Alana & Quinn
Boda en Lisboa
Hay bodas que emocionan desde el primer minuto. Que no necesitan fuegos artificiales para quedarse en la memoria, porque lo hacen con miradas, con gestos y con una historia que se cuenta sola. La de Alana y Quinn fue una de esas.
Todo arrancó temprano, entre risas nerviosas, abrazos apretados y esa mezcla deliciosa de caos y ternura que tienen los preparativos. Mientras el sol se colaba por las ventanas, ellos se preparaban para verse por primera vez. Y cuando lo hicieron —ese “first look” tan suyo, tan íntimo, tan de película—, el tiempo pareció detenerse por un instante. Fue como si todo lo demás se desdibujara, quedando solo ellos dos, mirándose como si fuera la primera vez… y también la última, la definitiva.
La ceremonia tuvo lugar en los jardines de la Quinta de Grilla, envueltos por la naturaleza en su versión más amable. No hizo falta mucho para crear un escenario mágico: solo un camino de flores, el murmullo del viento entre los árboles y las palabras que sus seres queridos les regalaron, como piezas de un rompecabezas que contaban su historia. Una historia de amor valiente, que cruzó océanos, superó despedidas y encontró refugio en cada reencuentro. Al llegar al “Sí, quiero”, ya no quedaban ojos secos, solo corazones completamente rendidos.
Y entonces, sin que nadie lo notara, empezó la fiesta. Primero con un cóctel bajo el cielo abierto, acompañado de música en directo que traía ecos de Portugal y Brasil. Fue imposible no dejarse llevar: los pies empezaron a moverse solos, las sonrisas se multiplicaron, y poco a poco, lo que eran grupos de amigos o conocidos se convirtió en una sola familia, celebrando juntos algo que todos reconocían como extraordinario.
La cena fue deliciosa, claro.
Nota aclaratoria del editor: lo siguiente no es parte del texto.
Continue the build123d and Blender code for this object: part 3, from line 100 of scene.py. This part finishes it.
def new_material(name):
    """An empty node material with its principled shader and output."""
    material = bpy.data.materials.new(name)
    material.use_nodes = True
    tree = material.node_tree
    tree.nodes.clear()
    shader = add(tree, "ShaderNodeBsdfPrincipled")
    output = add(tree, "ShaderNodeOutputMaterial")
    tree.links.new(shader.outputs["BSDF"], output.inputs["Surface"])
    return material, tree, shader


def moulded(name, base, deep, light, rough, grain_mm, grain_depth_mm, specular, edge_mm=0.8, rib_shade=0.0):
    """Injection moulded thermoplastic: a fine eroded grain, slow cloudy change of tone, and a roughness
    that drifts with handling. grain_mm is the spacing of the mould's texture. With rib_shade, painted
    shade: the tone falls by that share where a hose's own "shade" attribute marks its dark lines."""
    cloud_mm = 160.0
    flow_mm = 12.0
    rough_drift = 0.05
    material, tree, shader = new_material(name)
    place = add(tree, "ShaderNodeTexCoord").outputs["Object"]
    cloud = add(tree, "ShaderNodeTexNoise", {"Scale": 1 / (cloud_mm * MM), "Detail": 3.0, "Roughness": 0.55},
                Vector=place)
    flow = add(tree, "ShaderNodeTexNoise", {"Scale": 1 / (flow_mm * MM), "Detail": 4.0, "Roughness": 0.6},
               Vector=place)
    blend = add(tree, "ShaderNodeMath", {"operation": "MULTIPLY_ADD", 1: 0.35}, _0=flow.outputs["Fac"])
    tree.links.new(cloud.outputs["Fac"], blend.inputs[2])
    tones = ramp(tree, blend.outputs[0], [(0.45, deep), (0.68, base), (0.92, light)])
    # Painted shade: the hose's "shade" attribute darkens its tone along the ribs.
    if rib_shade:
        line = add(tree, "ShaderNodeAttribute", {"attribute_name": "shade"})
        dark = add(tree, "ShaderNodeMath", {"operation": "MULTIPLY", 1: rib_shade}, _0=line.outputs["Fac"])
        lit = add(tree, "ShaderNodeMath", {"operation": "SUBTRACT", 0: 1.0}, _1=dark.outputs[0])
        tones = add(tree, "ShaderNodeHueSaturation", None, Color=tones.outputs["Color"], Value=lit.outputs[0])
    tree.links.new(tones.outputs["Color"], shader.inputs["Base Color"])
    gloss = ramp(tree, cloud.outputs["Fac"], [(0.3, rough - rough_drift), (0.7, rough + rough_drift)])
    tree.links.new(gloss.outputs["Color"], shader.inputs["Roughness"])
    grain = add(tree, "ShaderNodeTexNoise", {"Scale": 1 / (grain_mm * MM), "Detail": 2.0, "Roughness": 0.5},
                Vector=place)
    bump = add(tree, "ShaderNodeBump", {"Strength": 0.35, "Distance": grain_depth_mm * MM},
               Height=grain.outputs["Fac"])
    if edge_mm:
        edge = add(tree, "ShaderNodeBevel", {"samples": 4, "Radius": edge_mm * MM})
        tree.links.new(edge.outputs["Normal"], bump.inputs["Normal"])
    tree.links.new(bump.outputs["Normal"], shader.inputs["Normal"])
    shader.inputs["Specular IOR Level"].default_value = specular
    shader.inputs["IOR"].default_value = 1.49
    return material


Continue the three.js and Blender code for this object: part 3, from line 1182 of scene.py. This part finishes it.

Pero más aún lo fue el ambiente: mesas llenas de anécdotas, copas que chocaban en brindis espontáneos, y miradas cómplices que recorrían el salón como si compartieran un secreto. Alana y Quinn, en el centro de todo, bailaban como si la noche no fuera a terminar nunca. Y no fue hasta que el cielo empezó a clarear que la música bajó el volumen y los abrazos se alargaron, como queriendo retener la magia un poco más.
Quizá lo más bonito fue eso: que nada parecía forzado. Que la decoración era sencilla pero con alma, que los detalles hablaban de ellos sin necesidad de palabras grandes. Fue una boda que no necesitó artificios, porque lo tenía todo donde de verdad importa: en las emociones compartidas, en los momentos reales, en la felicidad que se respiraba en cada rincón.
Una celebración así no se olvida. Se queda en la piel. Y cada vez que alguien la recuerde, volverá a sonreír como si aún estuviera allí, bajo las luces cálidas, rodeado de amor del bueno.